DATA PROVIDED:
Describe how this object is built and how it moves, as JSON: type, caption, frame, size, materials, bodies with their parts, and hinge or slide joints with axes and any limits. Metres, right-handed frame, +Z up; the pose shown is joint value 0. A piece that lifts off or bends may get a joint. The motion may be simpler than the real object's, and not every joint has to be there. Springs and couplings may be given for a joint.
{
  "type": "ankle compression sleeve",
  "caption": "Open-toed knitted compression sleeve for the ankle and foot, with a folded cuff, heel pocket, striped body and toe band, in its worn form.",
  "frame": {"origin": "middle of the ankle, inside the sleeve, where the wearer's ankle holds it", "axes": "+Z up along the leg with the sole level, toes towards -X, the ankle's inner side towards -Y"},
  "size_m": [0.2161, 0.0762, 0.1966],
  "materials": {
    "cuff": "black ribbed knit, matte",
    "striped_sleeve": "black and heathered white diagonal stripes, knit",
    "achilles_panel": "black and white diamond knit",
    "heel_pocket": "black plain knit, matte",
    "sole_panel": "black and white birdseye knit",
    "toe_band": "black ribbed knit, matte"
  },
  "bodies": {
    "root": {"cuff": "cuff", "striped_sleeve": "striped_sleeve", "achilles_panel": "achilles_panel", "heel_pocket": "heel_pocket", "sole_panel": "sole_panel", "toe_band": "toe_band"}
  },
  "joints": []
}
...
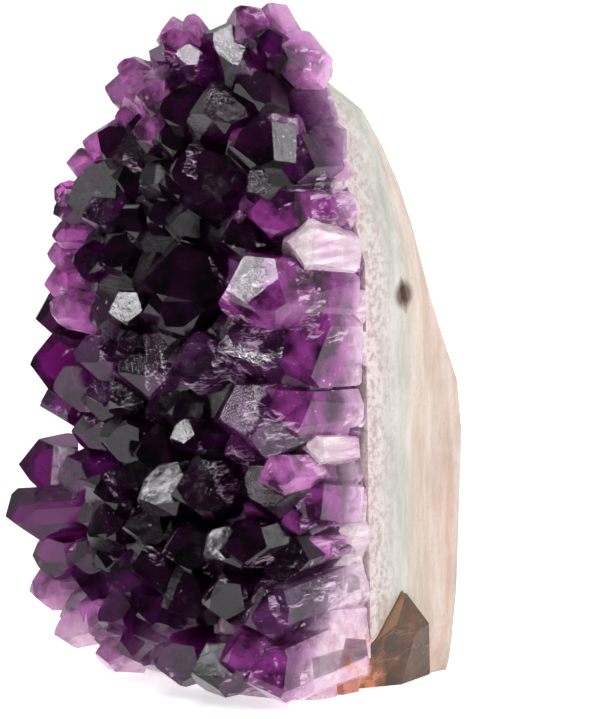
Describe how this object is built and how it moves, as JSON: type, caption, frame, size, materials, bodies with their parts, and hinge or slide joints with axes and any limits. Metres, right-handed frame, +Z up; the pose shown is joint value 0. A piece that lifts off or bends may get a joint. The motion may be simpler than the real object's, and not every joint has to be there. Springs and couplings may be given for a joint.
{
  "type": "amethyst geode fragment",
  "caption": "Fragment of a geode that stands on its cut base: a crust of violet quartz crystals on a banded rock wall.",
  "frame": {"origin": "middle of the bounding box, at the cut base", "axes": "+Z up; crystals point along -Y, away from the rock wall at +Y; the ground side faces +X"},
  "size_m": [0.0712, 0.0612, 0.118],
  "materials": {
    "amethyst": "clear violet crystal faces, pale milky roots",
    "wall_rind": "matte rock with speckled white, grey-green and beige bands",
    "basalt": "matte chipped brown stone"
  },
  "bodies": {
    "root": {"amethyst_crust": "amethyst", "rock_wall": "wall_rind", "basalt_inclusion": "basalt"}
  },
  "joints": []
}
---
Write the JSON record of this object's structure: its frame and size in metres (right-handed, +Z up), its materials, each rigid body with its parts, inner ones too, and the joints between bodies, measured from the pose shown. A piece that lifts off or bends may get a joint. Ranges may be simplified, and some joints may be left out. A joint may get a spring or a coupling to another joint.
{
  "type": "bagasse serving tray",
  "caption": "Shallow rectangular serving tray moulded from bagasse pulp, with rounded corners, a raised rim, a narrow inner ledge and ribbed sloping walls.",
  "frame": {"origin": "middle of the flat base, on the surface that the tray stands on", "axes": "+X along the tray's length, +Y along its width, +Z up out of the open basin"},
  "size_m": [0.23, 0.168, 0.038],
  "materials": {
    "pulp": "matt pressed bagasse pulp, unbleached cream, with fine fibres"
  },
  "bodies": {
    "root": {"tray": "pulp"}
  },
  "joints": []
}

WHAT YOU WILL DO: Give nothing but the count of lines in the listing above that hold the string "inner".

WRITTEN ANSWER: 3